International funding (around 25% of total liabilities) has helped asset growth in Azerbaijani banks of up to 100% in recent years. Property prices have rocketed as a population still mistrustful of bank accounts has put their money into houses.

According to Eldar Garibov, chairman of Unibank (one of the top three lenders in the country), about 70% of the banking system's loan portfolio is collateralized by real estate.

"Everyone expects the real estate bubble to decrease. Even with a fall of 25 percent or 30 percent we will still feel good, and the banking system will still feel good," he said.

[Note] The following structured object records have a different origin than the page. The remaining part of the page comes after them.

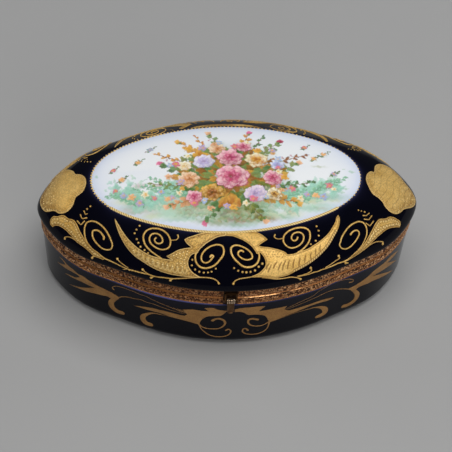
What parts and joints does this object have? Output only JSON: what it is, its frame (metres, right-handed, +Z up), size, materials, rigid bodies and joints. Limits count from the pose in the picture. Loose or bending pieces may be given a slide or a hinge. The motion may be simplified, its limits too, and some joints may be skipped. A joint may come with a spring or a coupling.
{
  "type": "jewellery casket",
  "caption": "Serpentine oval porcelain casket with a domed lid hinged at the back, gilt-metal rims and a small hasp that holds it shut at the front.",
  "frame": {"origin": "centre of the underside, in the plane that it stands on", "axes": "+X along the length to the right, -Y to the front with the hasp, +Y to the hinge, +Z up"},
  "size_m": [0.28, 0.17, 0.1035],
  "materials": {
    "blue_glaze": "gloss",
    "rim_gilt": "worn gilt, satin",
    "hasp_metal": "darkened gilt, satin",
    "pin_steel": "aged",
    "plaster": "matt"
  },
  "bodies": {
    "base": {"base_bowl": "blue_glaze", "base_rim_band": "rim_gilt", "base_band_cement": "plaster", "base_inner_lip": "rim_gilt", "hinge_leaf_base": "rim_gilt", "hinge_pin": "pin_steel", "hinge_rivet_base_left": "hasp_metal", "hinge_rivet_base_right": "hasp_metal", "catch_plate": "hasp_metal"},
    "lid": {"lid_dome": "blue_glaze", "lid_rim_band": "rim_gilt", "lid_band_cement": "plaster", "hinge_leaf_lid": "rim_gilt", "hinge_rivet_lid_left": "hasp_metal", "hinge_rivet_lid_right": "hasp_metal", "hasp_bracket": "hasp_metal", "hasp_pin": "hasp_metal"},
    "hasp": {"hasp_tongue": "hasp_metal"}
  },
  "joints": [
    {"name": "lid_hinge", "type": "hinge", "parent": "base", "child": "lid", "pos_m": [0, 0.0828, 0.05875], "axis": [-1, 0, 0], "range_deg": [0, 100]},
    {"name": "hasp_swing", "type": "hinge", "parent": "lid", "child": "hasp", "pos_m": [-0.003, -0.0825, 0.0605], "axis": [-1, 0, 0], "range_deg": [0, 105]}
  ]
}
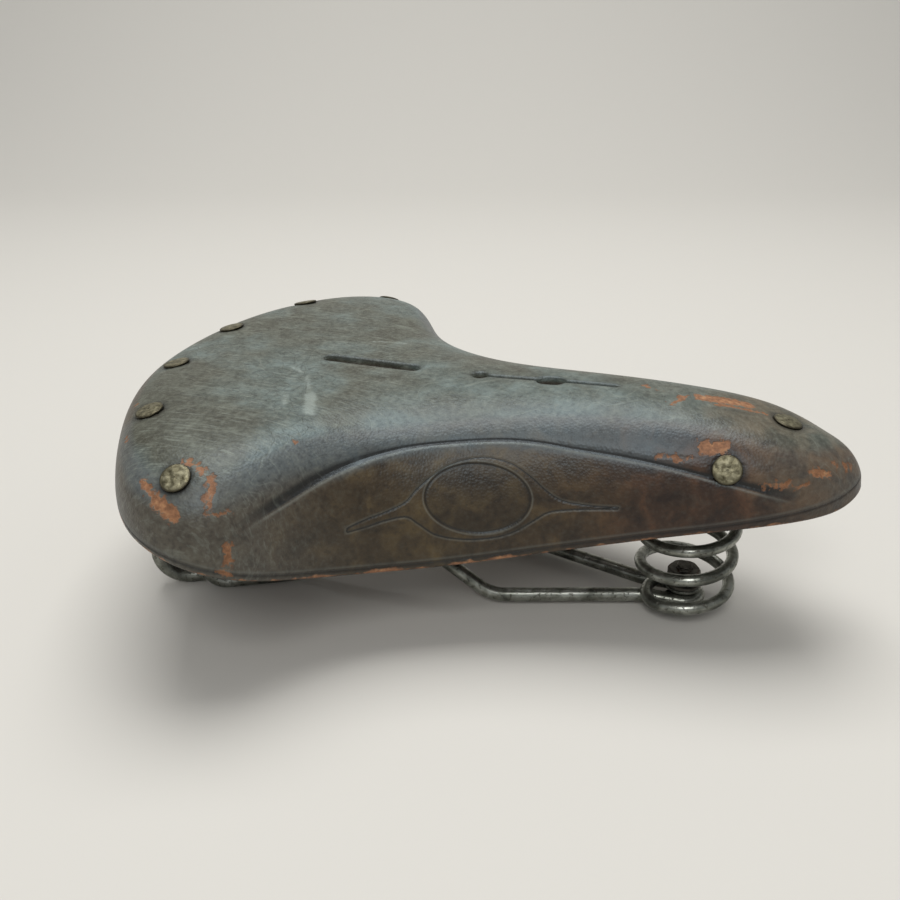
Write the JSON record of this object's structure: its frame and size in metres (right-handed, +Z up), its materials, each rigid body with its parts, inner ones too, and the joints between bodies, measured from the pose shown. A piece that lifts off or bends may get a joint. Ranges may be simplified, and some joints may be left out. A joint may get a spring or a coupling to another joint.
{
  "type": "bicycle saddle",
  "caption": "Sprung leather bicycle saddle: riveted leather top on a steel cantle plate, wire frame with rear spring loops, and one coil spring with a tension bolt at the nose.",
  "frame": {"origin": "on the floor under the middle of the saddle's length, on its plane of symmetry", "axes": "+X to the nose, +Y to the rider's left, +Z up"},
  "size_m": [0.2546, 0.2022, 0.0814],
  "materials": {
    "leather": "worn, waxed",
    "spring_wire": "worn bright plating over dark steel",
    "rivet": "aged, dull",
    "plate": "black, satin",
    "fastener": "dull, dark"
  },
  "bodies": {
    "frame": {"frame_wire": "spring_wire", "front_clamp_bolt": "fastener", "front_clamp_washer": "fastener", "front_clamp_nut": "fastener", "front_coil": "spring_wire", "rear_loop_left": "spring_wire", "rear_loop_right": "spring_wire"},
    "rear_ends": {"rear_wire_ends": "spring_wire"},
    "saddle_top": {"leather_top": "leather", "cantle_plate": "plate", "rear_rivets": "rivet", "rear_rivet_burrs": "rivet", "nose_plate": "plate", "nose_rivets": "rivet", "nose_rivet_burrs": "rivet", "nose_bracket": "plate", "tension_bolt": "fastener", "coil_top_bolt": "fastener", "coil_top_washer": "fastener", "coil_top_nut": "fastener", "wire_clamp_left": "fastener", "wire_clamp_right": "fastener", "wire_clamp_bolts": "fastener"},
    "tension": {"tension_nut": "fastener"}
  },
  "joints": [
    {"name": "rear_spring", "type": "slide", "parent": "frame", "child": "rear_ends", "axis": [0, 0, 1], "range_m": [-0.005, 0], "stiffness_N_per_m": 20000, "springref_m": 0.0004, "deforming": ["rear_loop_left", "rear_loop_right", "front_coil"]},
    {"name": "nose_spring", "type": "hinge", "parent": "rear_ends", "child": "saddle_top", "pos_m": [-0.1045, 0, 0.066], "axis": [0, 1, 0], "range_deg": [-1, 1.6], "stiffness_Nm_per_rad": 600, "deforming": ["front_coil"]},
    {"name": "tension_nut_turn", "type": "hinge", "parent": "saddle_top", "child": "tension", "pos_m": [0.092, 0, 0.06], "axis": [1, 0, 0], "range_deg": [-360, 360]}
  ]
}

Nevertheless, such issues show the continuing contingent liabilities of the sovereign wealth fund of this relatively poor if rapidly developing country.

Azerbaijan's real estate market has experienced standstill since fall of 2007 despite the artificial rise in prices. The ongoing global financial crisis has an increasing impact on Azerbaijani market since September 2008.

In 2008, operations on sale and purchase of apartments shrank 40.3 percent compared to 2007. Average prices fell 4 percent and index of prices - 1 percent.

In 2008, term of display of real estate increased 26.7 percent in Azerbaijani market due to the global crisis. Operations shrank 14.2 percent. Elasticity of demand in real estate market was 0.3 percent (1 percent change in prices leads to 0.3 percent change in demand) in 2008 and elasticity of income - 0.6 percent (1 percent change in income leads to 0.6 percent rise in demand).